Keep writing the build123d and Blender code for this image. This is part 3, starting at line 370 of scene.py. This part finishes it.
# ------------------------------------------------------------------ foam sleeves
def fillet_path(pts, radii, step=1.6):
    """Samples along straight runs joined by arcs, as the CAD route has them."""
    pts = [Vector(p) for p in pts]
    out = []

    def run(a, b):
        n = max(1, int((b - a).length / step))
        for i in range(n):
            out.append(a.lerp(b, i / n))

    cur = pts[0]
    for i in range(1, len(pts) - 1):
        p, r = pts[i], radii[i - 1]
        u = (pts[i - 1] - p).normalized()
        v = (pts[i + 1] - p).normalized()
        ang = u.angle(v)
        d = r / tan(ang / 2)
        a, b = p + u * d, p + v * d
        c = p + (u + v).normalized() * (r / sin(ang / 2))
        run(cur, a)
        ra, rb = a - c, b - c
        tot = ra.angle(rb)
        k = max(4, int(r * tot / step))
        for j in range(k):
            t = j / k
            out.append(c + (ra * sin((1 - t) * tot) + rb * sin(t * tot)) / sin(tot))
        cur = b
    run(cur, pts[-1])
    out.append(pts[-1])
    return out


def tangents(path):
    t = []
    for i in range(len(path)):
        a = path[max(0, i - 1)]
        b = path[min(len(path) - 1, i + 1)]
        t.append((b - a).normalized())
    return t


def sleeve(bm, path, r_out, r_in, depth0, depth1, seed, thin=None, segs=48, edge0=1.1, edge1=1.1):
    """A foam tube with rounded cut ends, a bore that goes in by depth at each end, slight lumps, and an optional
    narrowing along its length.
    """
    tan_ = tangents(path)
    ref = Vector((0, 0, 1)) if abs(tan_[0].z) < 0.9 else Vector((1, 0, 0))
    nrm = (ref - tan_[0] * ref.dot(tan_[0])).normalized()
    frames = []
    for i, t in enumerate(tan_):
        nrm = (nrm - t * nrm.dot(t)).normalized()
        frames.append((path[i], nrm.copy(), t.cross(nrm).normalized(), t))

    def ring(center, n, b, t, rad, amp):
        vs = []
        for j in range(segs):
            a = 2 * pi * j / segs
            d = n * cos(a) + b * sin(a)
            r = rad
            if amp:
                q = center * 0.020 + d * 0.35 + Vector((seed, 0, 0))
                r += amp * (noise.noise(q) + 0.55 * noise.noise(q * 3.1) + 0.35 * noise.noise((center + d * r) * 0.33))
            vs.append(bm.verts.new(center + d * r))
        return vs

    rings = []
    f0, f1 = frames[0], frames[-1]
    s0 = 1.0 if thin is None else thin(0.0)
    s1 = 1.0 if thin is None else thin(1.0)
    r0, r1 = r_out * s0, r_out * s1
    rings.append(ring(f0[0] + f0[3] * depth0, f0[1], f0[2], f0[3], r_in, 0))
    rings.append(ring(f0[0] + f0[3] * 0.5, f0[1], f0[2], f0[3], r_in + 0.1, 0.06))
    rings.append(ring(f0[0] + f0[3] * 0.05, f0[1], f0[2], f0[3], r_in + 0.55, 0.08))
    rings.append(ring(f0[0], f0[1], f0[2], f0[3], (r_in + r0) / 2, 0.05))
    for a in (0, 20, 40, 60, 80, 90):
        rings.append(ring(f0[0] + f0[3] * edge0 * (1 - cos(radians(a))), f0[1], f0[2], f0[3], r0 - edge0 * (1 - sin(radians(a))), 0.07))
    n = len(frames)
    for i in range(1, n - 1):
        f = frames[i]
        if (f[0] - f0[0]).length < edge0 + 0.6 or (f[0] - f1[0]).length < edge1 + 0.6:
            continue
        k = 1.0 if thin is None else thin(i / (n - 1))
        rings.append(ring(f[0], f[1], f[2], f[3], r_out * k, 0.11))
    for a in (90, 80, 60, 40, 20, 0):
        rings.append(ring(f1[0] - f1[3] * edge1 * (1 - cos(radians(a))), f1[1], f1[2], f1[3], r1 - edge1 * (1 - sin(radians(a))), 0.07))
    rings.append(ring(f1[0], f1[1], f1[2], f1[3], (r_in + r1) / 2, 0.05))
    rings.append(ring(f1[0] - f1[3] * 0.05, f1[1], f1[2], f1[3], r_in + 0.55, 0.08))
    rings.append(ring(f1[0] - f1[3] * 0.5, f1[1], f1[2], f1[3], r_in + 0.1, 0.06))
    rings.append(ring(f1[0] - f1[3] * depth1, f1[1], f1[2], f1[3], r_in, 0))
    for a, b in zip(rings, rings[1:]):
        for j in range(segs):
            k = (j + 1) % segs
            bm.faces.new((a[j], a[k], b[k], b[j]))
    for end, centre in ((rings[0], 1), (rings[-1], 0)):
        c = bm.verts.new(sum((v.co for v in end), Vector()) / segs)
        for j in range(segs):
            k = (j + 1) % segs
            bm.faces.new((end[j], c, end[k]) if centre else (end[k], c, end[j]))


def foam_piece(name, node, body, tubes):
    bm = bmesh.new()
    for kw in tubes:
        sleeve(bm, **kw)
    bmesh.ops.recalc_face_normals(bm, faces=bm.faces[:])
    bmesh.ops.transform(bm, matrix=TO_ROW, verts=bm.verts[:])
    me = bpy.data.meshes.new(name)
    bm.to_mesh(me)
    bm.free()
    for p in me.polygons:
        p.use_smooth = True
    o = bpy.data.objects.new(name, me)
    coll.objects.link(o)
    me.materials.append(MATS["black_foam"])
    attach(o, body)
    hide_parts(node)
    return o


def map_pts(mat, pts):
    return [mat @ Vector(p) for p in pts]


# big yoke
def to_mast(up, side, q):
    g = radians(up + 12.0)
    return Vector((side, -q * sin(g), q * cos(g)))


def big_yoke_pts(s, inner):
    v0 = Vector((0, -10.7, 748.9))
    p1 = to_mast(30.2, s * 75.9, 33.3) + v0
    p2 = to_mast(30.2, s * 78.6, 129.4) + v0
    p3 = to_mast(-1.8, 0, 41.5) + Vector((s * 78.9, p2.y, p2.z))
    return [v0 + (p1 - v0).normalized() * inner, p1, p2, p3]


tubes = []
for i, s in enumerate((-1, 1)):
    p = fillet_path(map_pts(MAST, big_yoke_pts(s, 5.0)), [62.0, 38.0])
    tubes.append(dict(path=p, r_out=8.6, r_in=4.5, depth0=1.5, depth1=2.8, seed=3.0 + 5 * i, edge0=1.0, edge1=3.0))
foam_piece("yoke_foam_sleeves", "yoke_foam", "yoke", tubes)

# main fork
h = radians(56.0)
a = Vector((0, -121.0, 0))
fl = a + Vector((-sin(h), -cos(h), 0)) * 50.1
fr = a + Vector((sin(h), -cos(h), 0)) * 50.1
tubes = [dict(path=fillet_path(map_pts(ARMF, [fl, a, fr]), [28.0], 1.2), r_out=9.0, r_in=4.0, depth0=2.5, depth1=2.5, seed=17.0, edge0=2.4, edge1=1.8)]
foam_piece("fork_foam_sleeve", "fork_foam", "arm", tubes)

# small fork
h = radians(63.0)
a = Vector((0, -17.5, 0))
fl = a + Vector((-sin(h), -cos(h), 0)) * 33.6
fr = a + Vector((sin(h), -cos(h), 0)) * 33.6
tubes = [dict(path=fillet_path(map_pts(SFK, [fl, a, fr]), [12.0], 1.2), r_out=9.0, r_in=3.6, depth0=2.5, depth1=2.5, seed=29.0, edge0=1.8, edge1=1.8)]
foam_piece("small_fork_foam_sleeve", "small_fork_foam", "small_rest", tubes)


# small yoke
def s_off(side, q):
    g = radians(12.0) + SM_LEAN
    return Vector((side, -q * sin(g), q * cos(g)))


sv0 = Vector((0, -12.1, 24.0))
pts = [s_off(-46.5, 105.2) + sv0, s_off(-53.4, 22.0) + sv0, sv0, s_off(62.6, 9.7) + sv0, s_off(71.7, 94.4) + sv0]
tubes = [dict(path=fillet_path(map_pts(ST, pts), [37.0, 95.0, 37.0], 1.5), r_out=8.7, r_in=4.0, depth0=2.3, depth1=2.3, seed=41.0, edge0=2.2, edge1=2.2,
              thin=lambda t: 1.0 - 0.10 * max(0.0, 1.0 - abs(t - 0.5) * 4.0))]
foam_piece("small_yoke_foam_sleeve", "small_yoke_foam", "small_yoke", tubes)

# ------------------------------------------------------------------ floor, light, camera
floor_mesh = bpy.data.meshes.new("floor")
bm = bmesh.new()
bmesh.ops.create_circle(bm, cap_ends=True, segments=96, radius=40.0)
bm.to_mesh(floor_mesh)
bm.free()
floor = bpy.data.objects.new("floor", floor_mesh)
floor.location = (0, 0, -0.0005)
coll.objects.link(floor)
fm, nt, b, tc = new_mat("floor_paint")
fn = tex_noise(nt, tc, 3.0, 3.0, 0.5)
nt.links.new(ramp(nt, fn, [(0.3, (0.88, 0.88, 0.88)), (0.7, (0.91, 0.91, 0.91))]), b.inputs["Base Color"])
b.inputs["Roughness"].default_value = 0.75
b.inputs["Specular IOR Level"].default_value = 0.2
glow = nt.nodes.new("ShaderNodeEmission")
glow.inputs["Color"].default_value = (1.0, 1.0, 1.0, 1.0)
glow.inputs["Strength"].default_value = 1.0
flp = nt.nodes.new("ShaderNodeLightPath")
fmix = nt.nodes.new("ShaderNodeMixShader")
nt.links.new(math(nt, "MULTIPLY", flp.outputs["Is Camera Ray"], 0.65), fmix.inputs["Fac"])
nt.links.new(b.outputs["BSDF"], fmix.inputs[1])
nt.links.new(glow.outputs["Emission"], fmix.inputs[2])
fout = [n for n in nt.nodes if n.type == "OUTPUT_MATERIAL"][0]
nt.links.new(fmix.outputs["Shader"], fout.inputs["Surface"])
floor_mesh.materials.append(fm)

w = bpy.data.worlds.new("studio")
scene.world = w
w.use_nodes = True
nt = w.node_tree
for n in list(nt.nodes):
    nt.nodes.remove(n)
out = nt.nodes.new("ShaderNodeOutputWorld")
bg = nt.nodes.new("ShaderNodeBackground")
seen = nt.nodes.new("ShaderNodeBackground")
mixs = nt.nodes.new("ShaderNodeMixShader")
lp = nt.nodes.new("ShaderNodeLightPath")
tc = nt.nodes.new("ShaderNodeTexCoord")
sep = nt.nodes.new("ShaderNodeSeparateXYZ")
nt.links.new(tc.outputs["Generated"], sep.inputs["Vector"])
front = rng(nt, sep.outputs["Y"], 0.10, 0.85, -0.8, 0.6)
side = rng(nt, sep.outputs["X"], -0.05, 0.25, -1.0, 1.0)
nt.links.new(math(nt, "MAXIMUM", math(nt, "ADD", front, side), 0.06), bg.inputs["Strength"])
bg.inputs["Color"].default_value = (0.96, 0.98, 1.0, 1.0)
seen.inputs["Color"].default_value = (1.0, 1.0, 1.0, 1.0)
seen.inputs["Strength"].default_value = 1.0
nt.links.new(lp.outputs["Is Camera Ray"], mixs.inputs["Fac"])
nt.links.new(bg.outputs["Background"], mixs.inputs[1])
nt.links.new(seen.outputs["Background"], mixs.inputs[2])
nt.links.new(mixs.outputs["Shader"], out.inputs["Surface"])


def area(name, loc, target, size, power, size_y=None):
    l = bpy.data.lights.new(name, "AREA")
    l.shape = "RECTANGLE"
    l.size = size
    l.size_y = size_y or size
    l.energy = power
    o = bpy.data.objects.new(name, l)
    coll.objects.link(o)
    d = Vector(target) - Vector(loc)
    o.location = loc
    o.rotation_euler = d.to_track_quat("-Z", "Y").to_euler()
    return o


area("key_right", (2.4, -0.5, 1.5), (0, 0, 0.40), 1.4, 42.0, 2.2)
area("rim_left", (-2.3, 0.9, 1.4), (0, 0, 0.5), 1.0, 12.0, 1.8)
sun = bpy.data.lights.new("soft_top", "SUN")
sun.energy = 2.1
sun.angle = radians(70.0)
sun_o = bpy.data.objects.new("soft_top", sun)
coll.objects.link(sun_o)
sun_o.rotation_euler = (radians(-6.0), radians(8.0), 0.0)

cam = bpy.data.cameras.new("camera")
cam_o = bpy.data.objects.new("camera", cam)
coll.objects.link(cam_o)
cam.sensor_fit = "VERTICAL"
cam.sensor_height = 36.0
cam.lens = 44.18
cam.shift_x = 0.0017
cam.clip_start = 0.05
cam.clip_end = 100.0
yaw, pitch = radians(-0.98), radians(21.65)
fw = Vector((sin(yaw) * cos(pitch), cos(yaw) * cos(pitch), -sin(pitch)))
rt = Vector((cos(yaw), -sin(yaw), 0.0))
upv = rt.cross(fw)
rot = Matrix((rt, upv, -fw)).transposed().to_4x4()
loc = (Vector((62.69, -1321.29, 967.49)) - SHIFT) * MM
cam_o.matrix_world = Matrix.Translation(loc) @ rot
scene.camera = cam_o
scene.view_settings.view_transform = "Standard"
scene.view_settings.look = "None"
____________
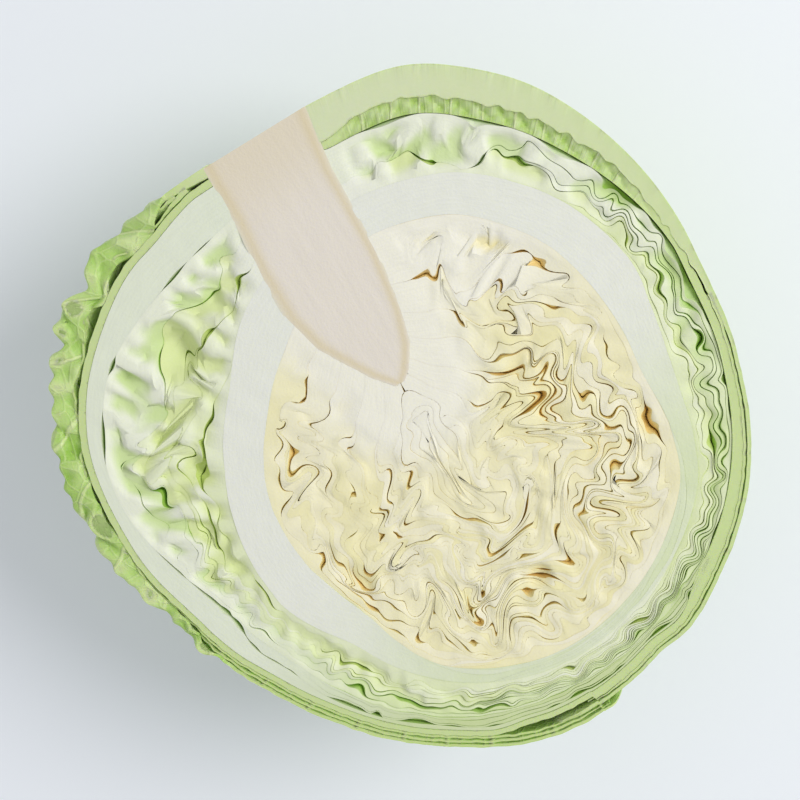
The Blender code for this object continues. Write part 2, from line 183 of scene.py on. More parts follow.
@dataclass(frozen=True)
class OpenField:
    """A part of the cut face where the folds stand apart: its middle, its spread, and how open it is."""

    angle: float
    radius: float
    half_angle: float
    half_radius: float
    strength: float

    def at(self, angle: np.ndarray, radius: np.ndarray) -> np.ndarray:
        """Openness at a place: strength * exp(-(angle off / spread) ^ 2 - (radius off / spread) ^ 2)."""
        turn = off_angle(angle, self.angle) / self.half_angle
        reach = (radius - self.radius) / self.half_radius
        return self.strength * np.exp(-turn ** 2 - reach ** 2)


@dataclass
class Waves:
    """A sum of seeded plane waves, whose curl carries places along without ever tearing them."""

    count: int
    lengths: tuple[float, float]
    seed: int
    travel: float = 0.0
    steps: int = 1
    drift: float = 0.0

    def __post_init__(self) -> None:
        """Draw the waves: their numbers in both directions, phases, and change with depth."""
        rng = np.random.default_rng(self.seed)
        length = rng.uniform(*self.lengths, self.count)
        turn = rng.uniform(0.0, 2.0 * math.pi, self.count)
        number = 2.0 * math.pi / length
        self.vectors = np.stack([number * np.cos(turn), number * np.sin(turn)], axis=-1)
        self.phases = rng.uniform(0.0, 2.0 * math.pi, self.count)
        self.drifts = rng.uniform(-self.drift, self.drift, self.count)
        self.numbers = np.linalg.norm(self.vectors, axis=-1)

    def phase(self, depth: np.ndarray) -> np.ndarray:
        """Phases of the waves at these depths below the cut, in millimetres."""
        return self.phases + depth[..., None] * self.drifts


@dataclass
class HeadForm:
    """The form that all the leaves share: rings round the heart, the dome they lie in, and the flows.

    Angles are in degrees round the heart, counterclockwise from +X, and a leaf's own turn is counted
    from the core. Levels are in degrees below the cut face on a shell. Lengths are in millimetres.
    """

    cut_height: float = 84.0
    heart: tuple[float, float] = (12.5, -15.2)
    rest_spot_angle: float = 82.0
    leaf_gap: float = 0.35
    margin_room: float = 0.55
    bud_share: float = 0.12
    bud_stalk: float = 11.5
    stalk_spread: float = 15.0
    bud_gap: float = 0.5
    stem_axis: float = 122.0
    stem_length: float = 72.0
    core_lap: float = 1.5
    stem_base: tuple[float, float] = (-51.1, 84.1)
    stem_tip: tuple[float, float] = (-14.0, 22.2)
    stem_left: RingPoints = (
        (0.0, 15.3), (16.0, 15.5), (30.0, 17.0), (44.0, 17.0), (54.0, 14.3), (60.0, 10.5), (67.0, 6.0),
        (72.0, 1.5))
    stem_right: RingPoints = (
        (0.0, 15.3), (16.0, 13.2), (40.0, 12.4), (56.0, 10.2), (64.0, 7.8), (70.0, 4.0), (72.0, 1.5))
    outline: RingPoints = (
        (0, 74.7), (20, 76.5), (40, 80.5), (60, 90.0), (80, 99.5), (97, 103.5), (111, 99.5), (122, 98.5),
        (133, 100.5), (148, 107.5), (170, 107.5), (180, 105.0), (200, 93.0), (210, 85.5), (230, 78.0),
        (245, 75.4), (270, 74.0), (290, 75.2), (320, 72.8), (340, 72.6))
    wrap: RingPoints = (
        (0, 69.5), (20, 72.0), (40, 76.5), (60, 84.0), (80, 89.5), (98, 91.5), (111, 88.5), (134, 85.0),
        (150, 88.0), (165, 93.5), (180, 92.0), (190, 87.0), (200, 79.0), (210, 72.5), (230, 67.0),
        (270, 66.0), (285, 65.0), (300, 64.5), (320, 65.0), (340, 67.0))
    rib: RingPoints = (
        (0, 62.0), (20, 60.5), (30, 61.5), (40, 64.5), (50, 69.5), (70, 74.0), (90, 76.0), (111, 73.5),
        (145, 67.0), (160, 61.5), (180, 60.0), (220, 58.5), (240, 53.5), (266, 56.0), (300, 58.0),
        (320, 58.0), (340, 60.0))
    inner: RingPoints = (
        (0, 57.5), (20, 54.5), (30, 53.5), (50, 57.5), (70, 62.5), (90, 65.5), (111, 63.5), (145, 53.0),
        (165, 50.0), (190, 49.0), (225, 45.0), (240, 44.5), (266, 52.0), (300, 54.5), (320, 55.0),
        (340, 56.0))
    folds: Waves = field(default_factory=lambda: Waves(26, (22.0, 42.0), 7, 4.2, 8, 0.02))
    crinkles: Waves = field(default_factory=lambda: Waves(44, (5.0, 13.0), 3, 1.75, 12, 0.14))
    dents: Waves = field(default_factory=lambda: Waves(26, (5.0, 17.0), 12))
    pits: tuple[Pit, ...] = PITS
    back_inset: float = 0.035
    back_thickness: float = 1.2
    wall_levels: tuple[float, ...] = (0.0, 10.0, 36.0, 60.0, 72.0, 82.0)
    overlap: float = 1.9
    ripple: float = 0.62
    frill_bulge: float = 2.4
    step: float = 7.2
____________
| Exercise |
Output, from the data above, the lines from the line with "The Blender code" to the line with "strength: float" exactly as they stand, both ends included and nothing else.

| Exercise answer |
The Blender code for this object continues. Write part 2, from line 183 of scene.py on. More parts follow.
@dataclass(frozen=True)
class OpenField:
    """A part of the cut face where the folds stand apart: its middle, its spread, and how open it is."""

    angle: float
    radius: float
    half_angle: float
    half_radius: float
    strength: float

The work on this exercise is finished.